入園時の面談

日本語ができない保護者の場合、入園時の面談には通訳をつける必要があります。保護者の家族や知り合い、同じ国出身の人、地域の国際交流団体の支援員などの協力が得られるかどうか確認してください。ただし、家庭の事情を同国人にはあまり知られたくないという保護者や、親切心から質問以上のやりとりを進めてしまう通訳者もいますので、通訳を選ぶときには注意が必要です。

日常のコミュニケーション

まずは日常のあいさつから始めましょう。日本語ができない保護者には、その保護者が日常使う言語であいさつすると喜ばれますし、先生方の受け入れの気持ちが伝わるでしょう。

各国語のあいさつ「山形県外国人児童生徒受け入れハンドブック」より

そして、子どもの様子を伝えるときには、短い文で、ゆっくりはっきり話します(ただし、ある程度、日本語ができる人に対して、過度にゆっくりはっきり話すと、相手は馬鹿にされたと感じることがあるので注意が必要です)。また、文の終わりを「~かな…」のようにあいまいにしないで、「~です」「~ました」のようにはっきりと言い切りましょう。

敬語はほとんど必要ありません。「です」「ます」で十分です。家庭に日本人がいない場合は、方言を知らないこともあるので使わない方がいいでしょう。相手の様子を見て、わかっていないようだったら、簡単な言葉にしたり別の言葉で言い換えたりしてください。
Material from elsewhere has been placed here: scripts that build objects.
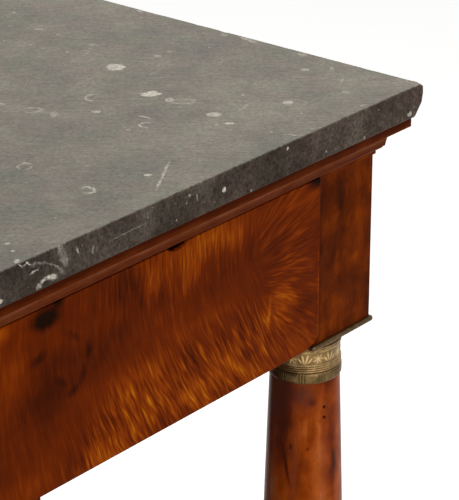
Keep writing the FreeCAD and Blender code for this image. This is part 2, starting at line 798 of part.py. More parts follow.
# ---- rear pilasters ----
def pilasterTenon(gap):
    """Plan of the pilaster's tenon, or of its mortise when a gap is given."""
    middle = "(backFace - pilasterDepth / 2)"
    low = f"columnX - pilasterTenonWide / 2 - {gap}"
    high = f"columnX + pilasterTenonWide / 2 + {gap}"
    front = f"{middle} - pilasterTenonDepth / 2 - {gap}"
    return rectangle(low, high, front, f"{middle} + pilasterTenonDepth / 2 + {gap}")


def pilaster():
    body = newBody("pilaster_right")
    plan = rectangle("pilasterInner", "pilasterOuter", "pilasterFront", "backFace")
    prism(body, "Pad", "XY_Plane", "plinthHeight", "abacusFoot", plan)
    low, high = "plinthHeight - columnTenonFoot", "friezeFoot + columnTenonTop"
    prism(body, "Pad", "XY_Plane", low, high, pilasterTenon("0"))
    groove = panelGroove("plinthHeight", "abacusFoot")
    high = "pilasterInner + panelTongue + grooveSlack"
    prism(body, "Pocket", "YZ_Plane", "pilasterInner", high, groove)
    mirrored(body, "pilaster_left")


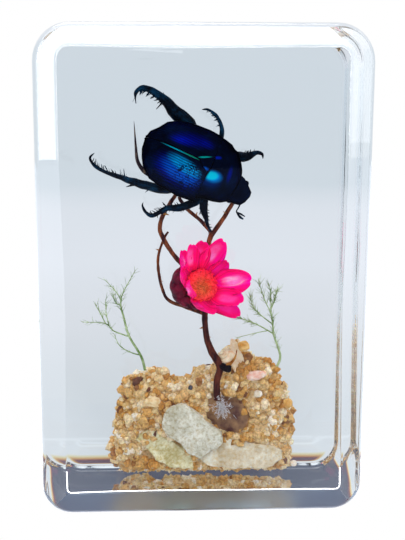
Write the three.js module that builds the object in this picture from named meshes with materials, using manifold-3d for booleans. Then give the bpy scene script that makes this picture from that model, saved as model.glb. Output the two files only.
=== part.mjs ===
/**
 * A blue scarab beetle, a pink flower and a thorny twig on a clump of sand, cast in a clear resin block.
 *
 * Millimetres, +Z up. +X runs to the right across the width and the front face looks along -Y.
 * The origin is the middle of the flat bottom that the block stands on.
 *
 * The resin is one casting in the real thing. Here it is parted in two at PARTING_Y, so that the pocket
 * round the specimens is open, and everything inside the pocket keeps GAP clear of the resin.
 */
import * as THREE from 'three';
import { mergeVertices } from 'three/addons/utils/BufferGeometryUtils.js';
import Module from 'manifold-3d';

const wasm = await Module();
wasm.setup();

// Driving dimensions, millimetres and degrees.
const BLOCK = { width: 75, height: 112.5, depth: 40, topCorner: 8.5, bottomCorner: 7 };
const RIM = { width: 6, depth: 2.6 };
const SPECIMEN_LIFT = 1.9;
const PARTING_Y = 6;
const GAP = 0.3;
const SAND = {
  x: 2.2, y: 10.4, z: 13.4, underside: -0.6, depth: 10.4, lump: 0.7, grains: 22, grainSize: 2.4,
};
const TWIG = { trunk: 0.8, branch: 0.55, loop: 0.36 };
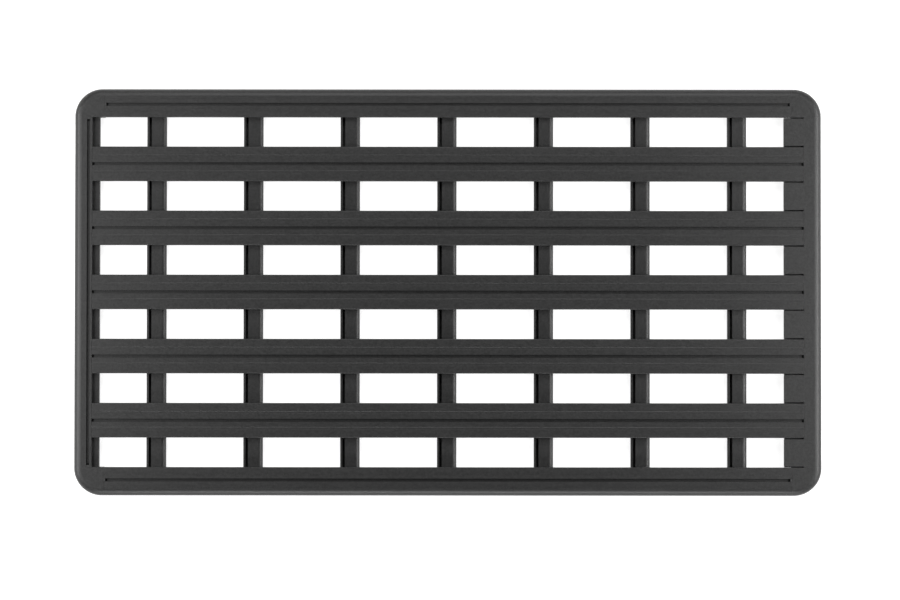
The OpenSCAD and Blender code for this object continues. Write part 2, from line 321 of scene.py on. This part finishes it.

あいまいな言い方、遠回しな言い方は、誤解を招くこともあります。保護者にお願いしたい場合は「~してください」、許可できない場合は「~できません」「~しないでください」など、日本人同士では「きつい」と感じるはっきりした言い方の方が、意味が正確に伝わります。


「(子ども)は、もっとご飯が食べたいようです」→「お弁当のご飯を増やしてください」
「出欠表が見当たらないのですが…」→「出欠表はもう出しましたか?」

持ち物や行事について伝えるときには、実物を見せる、絵を描いて示す、ジェスチャーをつけるなど、言葉以外の方法も活用しましょう。

その保護者がどのぐらい日本語ができるのかを観察し、適切で効果的な伝え方をしてください。

お便り

日本語を話すことができても、読み書きが得意ではないという人は大勢います。保護者によっては、お便りの内容が伝わっているかどうか確認した方がよいことがあります。また、お便りの大切な言葉にふりがなをつけたり、漢字を使わない国の人のためにひらがなやローマ字で書いたりする、読んでほしい部分に下線を引くなどの配慮があれば、大きな助けとなります。

連絡帳

上で説明したお便りに関する配慮は、先生方が連絡帳を書く場合も同様に必要です。中国や台湾出身の保護者には、漢字で書くことでわかることもありますが、「手紙」(中国語では「トイレットペーパー」の意味)や「先生」(中国語では「~さん」の意味)、「野菜」(中国語では山菜など野生の食用植物の意味)のように、違う意味を持つ言葉もあるので、注意が必要です。

外国出身の保護者に対しては、まず、連絡帳にはどんな役割があり保護者はどんなことを書けばいいのかということを伝えてください。それでも、連絡帳に書く(=外国語を書く)ことは大きな負担です。ほとんど書かないからと言って、園の活動や子育てに無関心だというわけではありません。このような保護者の場合は、顔を合わせてコミュニケーションをとることがさらに大切になります。また、同じ事を繰り返し書いたり、意味がよくわからないことをだらだらと書いたりしている場合は、子どもに関する不安や心配が解消されていないサインかもしれません。保護者の話を聞く場を設けるなど、保護者の気持ちをくみ取るための働きかけをしてください。

保護者仲間

先生方以外に、気軽に子どものことを話したり、子育てについて相談したりできる保護者仲間がいると心強いものです。でも、外国出身で日本語に自信がない保護者は、なかなか自分から話しかけることができません。日本人の保護者も、自分から積極的に外国人に話しかけるという人はなかなかいないかもしれません。

そんなときは、先生が役員の保護者にあらかじめ外国出身の保護者のことを伝えておいたり、面倒見のよさそうなお母さんに声をかけておいたりすると、保護者仲間が作りやすくなります。たとえば、親子行事の準備で何かできそうな仕事や役割をふる、受け入れてくれそうなグループに入ってもらうなど、共通の体験ができるための配慮があるといいでしょう。